Filter the entries below, keeping only lines with the word "right".

== RECORDS PROVIDED

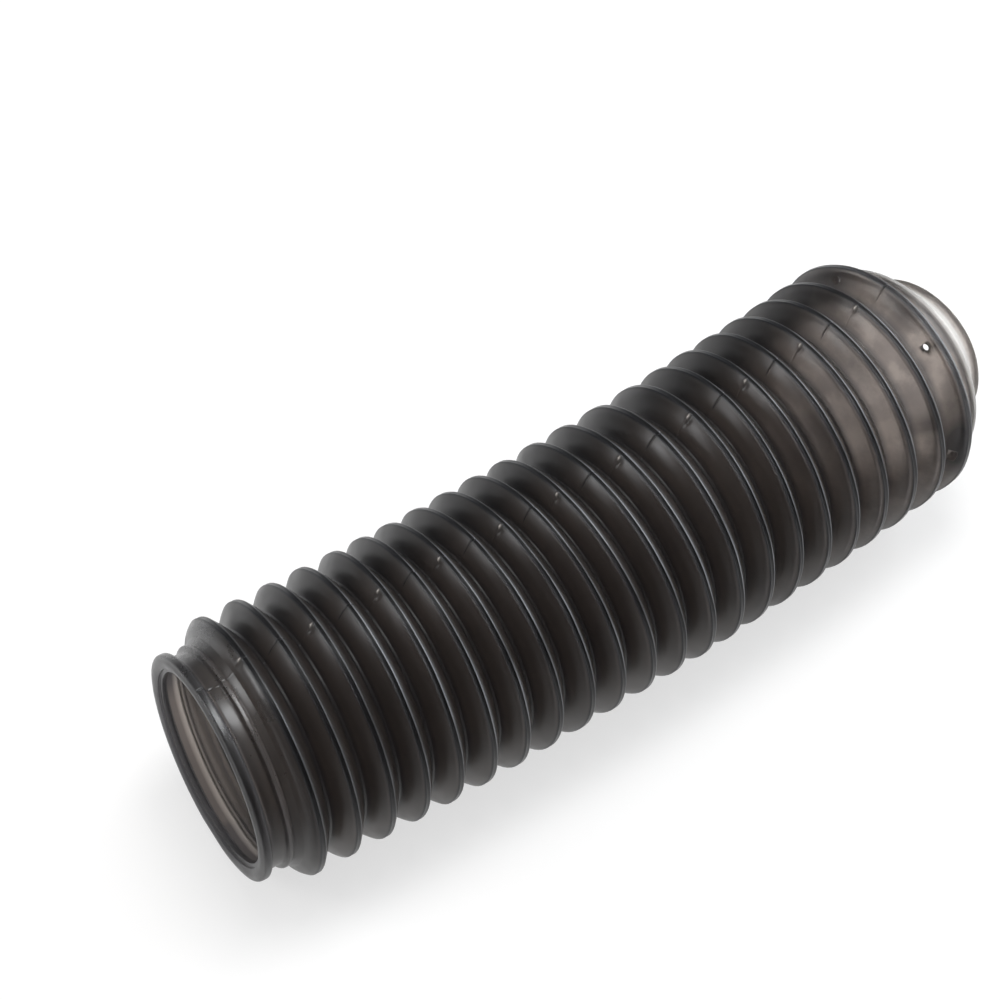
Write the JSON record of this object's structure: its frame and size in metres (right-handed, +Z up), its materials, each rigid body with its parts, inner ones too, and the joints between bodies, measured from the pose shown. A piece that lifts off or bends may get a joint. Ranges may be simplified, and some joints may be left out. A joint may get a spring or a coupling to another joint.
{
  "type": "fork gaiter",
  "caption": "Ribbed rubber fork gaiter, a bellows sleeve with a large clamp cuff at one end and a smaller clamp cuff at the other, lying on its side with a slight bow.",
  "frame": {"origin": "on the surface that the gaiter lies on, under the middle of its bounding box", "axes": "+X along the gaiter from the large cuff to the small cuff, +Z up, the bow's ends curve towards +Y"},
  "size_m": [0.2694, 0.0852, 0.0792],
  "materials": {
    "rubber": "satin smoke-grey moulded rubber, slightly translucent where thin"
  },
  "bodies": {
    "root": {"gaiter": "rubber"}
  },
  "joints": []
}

====
== RECORDS PROVIDED

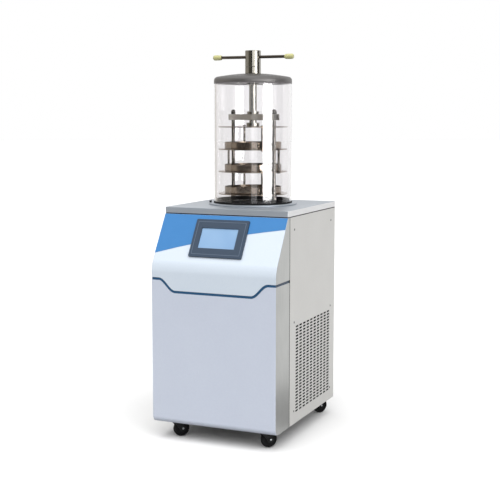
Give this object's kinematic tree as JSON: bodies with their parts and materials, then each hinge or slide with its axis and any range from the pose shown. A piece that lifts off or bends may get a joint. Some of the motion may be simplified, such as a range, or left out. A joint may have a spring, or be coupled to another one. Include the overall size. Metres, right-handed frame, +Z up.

====
== RECORDS PROVIDED

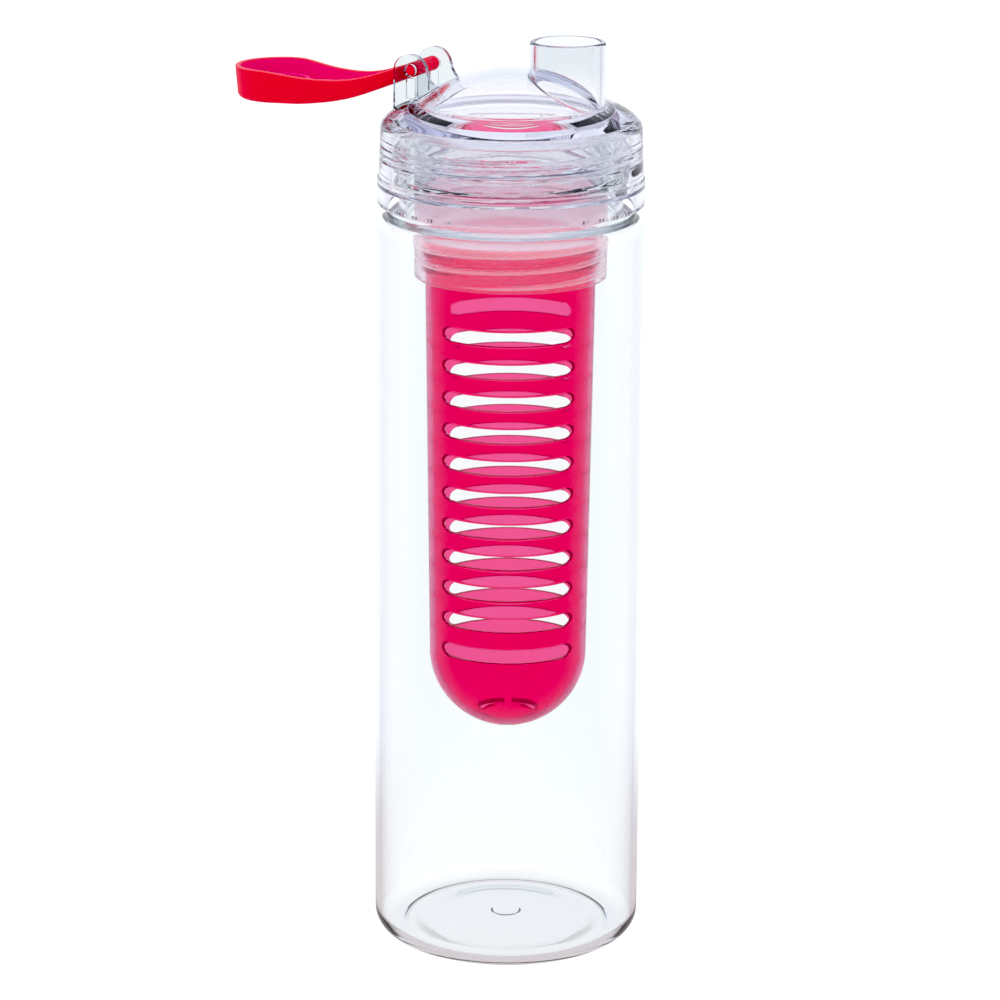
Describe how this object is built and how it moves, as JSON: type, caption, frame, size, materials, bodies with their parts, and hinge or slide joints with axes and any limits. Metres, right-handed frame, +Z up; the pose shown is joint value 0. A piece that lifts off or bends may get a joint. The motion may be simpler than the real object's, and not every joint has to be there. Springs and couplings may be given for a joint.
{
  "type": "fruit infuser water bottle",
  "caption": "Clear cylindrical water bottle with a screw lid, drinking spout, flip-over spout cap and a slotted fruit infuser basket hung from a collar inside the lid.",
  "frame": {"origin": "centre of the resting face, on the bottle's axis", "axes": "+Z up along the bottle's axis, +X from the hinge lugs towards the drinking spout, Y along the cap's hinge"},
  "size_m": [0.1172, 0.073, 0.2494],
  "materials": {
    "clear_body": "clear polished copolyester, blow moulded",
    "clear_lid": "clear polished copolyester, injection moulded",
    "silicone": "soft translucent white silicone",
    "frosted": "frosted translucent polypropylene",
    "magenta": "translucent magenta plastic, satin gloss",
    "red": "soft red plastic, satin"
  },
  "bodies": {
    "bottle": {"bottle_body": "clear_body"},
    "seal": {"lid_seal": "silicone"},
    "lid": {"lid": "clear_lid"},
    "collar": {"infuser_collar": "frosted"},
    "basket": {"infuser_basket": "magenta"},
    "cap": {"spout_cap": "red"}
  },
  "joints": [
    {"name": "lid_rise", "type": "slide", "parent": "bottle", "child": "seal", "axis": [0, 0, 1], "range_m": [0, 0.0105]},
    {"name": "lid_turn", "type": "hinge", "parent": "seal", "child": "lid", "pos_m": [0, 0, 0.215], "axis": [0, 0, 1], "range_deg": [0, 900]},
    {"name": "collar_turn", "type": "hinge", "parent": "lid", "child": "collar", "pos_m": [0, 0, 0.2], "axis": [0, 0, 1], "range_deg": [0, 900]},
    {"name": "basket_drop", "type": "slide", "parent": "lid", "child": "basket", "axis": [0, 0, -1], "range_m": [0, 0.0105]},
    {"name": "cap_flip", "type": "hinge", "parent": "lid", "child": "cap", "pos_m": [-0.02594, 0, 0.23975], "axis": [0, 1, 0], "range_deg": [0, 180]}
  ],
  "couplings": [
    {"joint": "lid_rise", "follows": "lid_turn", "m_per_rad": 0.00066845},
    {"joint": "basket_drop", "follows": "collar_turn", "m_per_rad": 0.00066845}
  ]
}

====

— RESULT —
Write the JSON record of this object's structure: its frame and size in metres (right-handed, +Z up), its materials, each rigid body with its parts, inner ones too, and the joints between bodies, measured from the pose shown. A piece that lifts off or bends may get a joint. Ranges may be simplified, and some joints may be left out. A joint may get a spring or a coupling to another joint.
Give this object's kinematic tree as JSON: bodies with their parts and materials, then each hinge or slide with its axis and any range from the pose shown. A piece that lifts off or bends may get a joint. Some of the motion may be simplified, such as a range, or left out. A joint may have a spring, or be coupled to another one. Include the overall size. Metres, right-handed frame, +Z up.
Describe how this object is built and how it moves, as JSON: type, caption, frame, size, materials, bodies with their parts, and hinge or slide joints with axes and any limits. Metres, right-handed frame, +Z up; the pose shown is joint value 0. A piece that lifts off or bends may get a joint. The motion may be simpler than the real object's, and not every joint has to be there. Springs and couplings may be given for a joint.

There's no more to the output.